## Your goal
Keep only the lines where "with" appears.

START Material for this task

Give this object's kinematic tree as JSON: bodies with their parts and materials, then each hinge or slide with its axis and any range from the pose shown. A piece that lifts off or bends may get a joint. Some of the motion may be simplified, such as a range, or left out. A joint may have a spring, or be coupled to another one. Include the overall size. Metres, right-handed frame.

END Material for this task
START Material for this task

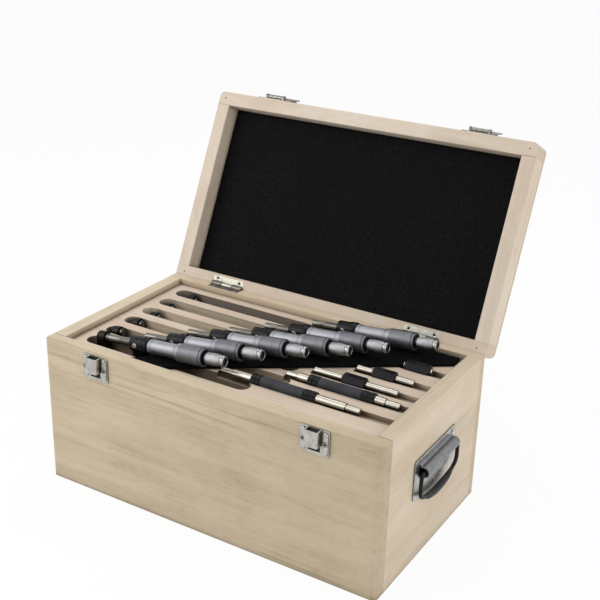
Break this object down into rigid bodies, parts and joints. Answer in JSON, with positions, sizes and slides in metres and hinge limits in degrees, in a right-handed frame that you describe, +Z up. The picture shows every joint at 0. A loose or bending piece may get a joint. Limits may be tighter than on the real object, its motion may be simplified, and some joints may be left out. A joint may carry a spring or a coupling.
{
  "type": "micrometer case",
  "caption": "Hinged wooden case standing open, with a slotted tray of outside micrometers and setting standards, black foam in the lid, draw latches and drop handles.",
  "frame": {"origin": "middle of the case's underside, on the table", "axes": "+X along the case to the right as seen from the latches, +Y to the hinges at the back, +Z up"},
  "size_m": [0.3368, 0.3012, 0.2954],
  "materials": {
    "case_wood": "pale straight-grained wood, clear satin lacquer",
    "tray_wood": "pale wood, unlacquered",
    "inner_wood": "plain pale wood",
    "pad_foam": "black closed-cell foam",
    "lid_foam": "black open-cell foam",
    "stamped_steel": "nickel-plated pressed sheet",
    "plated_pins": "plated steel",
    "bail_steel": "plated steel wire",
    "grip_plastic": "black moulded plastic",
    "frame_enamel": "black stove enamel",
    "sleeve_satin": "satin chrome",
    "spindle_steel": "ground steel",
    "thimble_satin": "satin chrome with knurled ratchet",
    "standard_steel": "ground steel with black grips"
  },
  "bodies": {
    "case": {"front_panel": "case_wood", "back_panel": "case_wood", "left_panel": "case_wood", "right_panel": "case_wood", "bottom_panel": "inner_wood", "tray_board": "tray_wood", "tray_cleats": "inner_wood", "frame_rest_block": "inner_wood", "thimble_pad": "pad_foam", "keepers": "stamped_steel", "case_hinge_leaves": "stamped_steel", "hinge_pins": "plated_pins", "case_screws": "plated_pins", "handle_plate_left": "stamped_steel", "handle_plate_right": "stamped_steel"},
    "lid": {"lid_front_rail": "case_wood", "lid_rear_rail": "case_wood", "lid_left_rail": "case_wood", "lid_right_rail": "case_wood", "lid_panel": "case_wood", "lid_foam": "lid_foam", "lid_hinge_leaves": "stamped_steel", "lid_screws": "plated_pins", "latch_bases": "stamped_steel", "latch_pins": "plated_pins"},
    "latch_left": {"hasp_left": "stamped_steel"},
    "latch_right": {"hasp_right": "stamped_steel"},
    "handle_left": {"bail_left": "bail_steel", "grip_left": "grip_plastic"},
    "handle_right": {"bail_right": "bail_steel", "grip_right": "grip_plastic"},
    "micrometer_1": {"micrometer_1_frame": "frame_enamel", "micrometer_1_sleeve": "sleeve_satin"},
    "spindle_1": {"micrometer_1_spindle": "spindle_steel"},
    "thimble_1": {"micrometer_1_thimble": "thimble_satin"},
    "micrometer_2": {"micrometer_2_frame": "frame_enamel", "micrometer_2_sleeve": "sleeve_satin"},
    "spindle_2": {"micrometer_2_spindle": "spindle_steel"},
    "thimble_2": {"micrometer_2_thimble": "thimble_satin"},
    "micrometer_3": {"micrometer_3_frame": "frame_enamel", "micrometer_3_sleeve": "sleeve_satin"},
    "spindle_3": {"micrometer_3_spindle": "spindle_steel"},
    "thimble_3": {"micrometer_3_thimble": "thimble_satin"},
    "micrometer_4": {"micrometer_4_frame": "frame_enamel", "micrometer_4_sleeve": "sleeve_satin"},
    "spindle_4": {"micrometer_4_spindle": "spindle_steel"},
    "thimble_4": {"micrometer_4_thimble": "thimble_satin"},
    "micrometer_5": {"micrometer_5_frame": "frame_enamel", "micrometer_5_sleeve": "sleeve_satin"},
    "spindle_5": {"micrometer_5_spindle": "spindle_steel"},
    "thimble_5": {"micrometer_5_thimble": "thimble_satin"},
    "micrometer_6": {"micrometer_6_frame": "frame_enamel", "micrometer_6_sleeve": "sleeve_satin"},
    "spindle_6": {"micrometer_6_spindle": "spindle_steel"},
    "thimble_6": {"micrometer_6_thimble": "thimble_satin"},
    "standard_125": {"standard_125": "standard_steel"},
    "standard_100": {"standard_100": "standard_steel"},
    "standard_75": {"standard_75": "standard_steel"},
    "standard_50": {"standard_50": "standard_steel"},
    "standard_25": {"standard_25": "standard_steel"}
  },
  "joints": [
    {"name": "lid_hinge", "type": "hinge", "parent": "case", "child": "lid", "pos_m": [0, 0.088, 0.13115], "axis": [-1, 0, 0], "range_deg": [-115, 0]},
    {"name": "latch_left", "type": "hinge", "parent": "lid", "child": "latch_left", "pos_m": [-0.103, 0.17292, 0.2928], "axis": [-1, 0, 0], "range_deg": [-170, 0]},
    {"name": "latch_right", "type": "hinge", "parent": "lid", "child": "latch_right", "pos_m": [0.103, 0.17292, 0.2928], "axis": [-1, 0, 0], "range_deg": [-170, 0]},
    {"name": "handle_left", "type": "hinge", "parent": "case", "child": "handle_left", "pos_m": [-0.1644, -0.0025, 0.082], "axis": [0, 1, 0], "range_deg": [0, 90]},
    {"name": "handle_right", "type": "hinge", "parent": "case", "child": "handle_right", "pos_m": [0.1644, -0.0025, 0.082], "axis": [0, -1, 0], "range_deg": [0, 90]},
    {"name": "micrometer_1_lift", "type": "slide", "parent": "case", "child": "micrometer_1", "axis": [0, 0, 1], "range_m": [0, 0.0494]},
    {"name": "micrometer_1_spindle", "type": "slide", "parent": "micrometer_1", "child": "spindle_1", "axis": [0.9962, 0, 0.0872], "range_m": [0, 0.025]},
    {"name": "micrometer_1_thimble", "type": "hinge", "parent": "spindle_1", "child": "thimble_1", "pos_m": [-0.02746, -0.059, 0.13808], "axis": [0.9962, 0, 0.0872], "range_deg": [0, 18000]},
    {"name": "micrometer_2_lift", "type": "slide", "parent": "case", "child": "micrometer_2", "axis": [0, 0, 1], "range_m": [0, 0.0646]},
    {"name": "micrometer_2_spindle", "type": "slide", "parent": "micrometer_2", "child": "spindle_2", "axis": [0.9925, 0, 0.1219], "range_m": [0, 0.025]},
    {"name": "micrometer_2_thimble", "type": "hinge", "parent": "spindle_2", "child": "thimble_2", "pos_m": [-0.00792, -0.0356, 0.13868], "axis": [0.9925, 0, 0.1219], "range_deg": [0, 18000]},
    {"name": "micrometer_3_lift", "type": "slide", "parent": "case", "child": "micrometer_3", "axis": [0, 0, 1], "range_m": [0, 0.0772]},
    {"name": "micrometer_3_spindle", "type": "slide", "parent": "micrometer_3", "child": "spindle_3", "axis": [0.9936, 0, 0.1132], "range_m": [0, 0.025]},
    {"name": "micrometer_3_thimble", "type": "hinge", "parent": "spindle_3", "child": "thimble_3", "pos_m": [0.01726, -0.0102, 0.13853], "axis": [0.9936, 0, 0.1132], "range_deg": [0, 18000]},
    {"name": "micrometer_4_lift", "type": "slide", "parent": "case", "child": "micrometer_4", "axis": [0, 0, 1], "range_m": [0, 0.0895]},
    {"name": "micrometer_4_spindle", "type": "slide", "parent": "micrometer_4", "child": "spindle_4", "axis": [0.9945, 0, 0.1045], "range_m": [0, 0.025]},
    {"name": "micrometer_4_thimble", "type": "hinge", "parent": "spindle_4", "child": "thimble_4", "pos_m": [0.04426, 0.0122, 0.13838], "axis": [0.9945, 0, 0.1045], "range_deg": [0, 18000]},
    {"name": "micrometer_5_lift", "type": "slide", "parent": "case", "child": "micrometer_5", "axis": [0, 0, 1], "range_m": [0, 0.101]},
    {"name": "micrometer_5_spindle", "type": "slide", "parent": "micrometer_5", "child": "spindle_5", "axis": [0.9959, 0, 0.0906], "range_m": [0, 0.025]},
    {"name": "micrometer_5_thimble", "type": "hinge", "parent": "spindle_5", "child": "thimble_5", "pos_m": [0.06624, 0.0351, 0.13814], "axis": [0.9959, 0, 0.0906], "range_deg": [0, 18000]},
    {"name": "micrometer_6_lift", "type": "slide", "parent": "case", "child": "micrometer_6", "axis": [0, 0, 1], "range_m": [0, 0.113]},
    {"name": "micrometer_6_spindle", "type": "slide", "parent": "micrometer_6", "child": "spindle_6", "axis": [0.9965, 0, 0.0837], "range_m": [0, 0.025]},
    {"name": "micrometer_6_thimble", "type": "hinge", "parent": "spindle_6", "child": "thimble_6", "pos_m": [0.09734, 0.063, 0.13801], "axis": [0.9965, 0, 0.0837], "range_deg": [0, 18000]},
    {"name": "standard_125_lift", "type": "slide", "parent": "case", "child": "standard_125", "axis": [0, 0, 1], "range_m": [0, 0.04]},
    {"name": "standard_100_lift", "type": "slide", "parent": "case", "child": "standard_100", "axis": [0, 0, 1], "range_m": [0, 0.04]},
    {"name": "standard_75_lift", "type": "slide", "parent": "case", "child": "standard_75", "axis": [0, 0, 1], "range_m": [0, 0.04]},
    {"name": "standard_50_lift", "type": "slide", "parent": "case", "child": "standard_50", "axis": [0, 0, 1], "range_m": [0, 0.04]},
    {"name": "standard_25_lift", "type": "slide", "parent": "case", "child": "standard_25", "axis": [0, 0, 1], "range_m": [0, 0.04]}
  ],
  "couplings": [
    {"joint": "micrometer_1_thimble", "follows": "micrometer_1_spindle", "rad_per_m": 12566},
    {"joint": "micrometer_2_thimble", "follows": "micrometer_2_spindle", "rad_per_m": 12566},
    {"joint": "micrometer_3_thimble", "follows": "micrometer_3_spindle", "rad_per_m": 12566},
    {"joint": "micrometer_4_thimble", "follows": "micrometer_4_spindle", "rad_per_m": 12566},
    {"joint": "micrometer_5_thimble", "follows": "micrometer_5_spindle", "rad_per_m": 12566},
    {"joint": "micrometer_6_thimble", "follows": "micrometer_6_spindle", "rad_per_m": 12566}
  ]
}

END Material for this task
START Material for this task

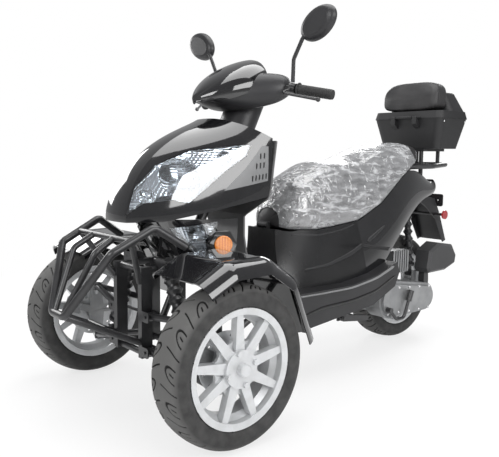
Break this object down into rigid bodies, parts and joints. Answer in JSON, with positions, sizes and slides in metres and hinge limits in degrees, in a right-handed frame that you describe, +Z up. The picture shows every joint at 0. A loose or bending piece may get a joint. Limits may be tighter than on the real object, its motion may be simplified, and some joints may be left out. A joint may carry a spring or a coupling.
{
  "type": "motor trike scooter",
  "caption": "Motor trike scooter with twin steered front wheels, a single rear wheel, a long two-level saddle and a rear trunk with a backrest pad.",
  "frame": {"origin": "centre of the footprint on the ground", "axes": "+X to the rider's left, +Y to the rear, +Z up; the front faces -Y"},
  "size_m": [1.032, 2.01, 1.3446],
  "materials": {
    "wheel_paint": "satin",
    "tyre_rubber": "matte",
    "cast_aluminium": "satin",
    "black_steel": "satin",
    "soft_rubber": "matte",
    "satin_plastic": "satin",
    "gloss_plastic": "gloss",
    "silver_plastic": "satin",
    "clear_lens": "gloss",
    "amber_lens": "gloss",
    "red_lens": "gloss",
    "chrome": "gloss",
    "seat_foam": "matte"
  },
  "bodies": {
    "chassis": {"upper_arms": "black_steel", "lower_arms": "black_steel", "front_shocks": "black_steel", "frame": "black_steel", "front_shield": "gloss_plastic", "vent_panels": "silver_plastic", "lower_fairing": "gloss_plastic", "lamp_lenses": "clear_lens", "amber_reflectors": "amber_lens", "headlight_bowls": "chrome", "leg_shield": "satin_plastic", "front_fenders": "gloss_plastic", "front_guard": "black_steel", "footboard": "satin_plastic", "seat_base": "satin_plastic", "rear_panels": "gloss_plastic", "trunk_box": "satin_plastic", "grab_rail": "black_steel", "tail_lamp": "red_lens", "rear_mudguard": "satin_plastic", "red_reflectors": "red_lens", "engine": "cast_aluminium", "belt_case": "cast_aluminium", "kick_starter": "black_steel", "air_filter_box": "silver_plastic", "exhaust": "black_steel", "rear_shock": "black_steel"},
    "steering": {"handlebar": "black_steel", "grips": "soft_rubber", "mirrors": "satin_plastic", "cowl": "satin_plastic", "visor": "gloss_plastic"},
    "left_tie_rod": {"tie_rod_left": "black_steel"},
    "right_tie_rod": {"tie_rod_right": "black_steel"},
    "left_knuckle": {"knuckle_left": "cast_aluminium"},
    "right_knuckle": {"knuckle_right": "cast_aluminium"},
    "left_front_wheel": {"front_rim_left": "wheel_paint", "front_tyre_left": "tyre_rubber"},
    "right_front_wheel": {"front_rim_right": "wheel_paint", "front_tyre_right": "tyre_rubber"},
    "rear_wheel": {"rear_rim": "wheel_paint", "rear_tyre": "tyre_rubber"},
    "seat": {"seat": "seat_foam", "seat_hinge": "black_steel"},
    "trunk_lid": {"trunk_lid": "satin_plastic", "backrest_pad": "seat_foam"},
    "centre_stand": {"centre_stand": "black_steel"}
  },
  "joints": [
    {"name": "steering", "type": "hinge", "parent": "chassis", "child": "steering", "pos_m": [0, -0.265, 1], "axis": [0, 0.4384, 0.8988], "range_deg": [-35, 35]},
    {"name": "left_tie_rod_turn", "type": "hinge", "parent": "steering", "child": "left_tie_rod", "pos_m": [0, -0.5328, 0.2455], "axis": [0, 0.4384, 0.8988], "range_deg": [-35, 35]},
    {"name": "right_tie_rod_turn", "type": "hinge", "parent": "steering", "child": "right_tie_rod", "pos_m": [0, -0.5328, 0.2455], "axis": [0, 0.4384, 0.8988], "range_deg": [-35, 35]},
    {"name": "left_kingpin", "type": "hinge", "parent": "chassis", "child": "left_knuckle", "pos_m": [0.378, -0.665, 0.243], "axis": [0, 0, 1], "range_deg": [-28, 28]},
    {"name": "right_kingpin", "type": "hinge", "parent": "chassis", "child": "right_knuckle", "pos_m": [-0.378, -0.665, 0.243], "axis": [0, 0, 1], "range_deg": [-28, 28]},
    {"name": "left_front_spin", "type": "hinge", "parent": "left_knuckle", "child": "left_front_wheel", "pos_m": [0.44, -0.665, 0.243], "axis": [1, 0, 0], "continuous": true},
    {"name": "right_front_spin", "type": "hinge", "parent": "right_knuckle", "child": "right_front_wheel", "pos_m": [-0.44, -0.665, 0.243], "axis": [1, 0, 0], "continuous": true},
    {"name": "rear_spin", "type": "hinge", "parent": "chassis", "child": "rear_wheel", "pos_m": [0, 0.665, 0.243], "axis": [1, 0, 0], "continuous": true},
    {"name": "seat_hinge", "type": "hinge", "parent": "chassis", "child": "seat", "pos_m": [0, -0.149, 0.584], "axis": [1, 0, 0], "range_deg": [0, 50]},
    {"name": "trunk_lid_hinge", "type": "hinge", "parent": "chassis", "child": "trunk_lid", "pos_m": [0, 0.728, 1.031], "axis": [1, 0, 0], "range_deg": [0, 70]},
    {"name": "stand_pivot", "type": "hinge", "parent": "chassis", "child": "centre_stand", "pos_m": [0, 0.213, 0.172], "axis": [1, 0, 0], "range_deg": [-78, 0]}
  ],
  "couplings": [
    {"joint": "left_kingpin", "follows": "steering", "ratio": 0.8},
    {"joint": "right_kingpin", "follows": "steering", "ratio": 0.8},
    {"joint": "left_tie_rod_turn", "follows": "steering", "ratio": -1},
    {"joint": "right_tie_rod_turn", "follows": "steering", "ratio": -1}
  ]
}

END Material for this task

## Written answer
Give this object's kinematic tree as JSON: bodies with their parts and materials, then each hinge or slide with its axis and any range from the pose shown. A piece that lifts off or bends may get a joint. Some of the motion may be simplified, such as a range, or left out. A joint may have a spring, or be coupled to another one. Include the overall size. Metres, right-handed frame.
Break this object down into rigid bodies, parts and joints. Answer in JSON, with positions, sizes and slides in metres and hinge limits in degrees, in a right-handed frame that you describe, +Z up. The picture shows every joint at 0. A loose or bending piece may get a joint. Limits may be tighter than on the real object, its motion may be simplified, and some joints may be left out. A joint may carry a spring or a coupling.
  "caption": "Hinged wooden case standing open, with a slotted tray of outside micrometers and setting standards, black foam in the lid, draw latches and drop handles.",
    "thimble_satin": "satin chrome with knurled ratchet",
    "standard_steel": "ground steel with black grips"
Break this object down into rigid bodies, parts and joints. Answer in JSON, with positions, sizes and slides in metres and hinge limits in degrees, in a right-handed frame that you describe, +Z up. The picture shows every joint at 0. A loose or bending piece may get a joint. Limits may be tighter than on the real object, its motion may be simplified, and some joints may be left out. A joint may carry a spring or a coupling.
  "caption": "Motor trike scooter with twin steered front wheels, a single rear wheel, a long two-level saddle and a rear trunk with a backrest pad.",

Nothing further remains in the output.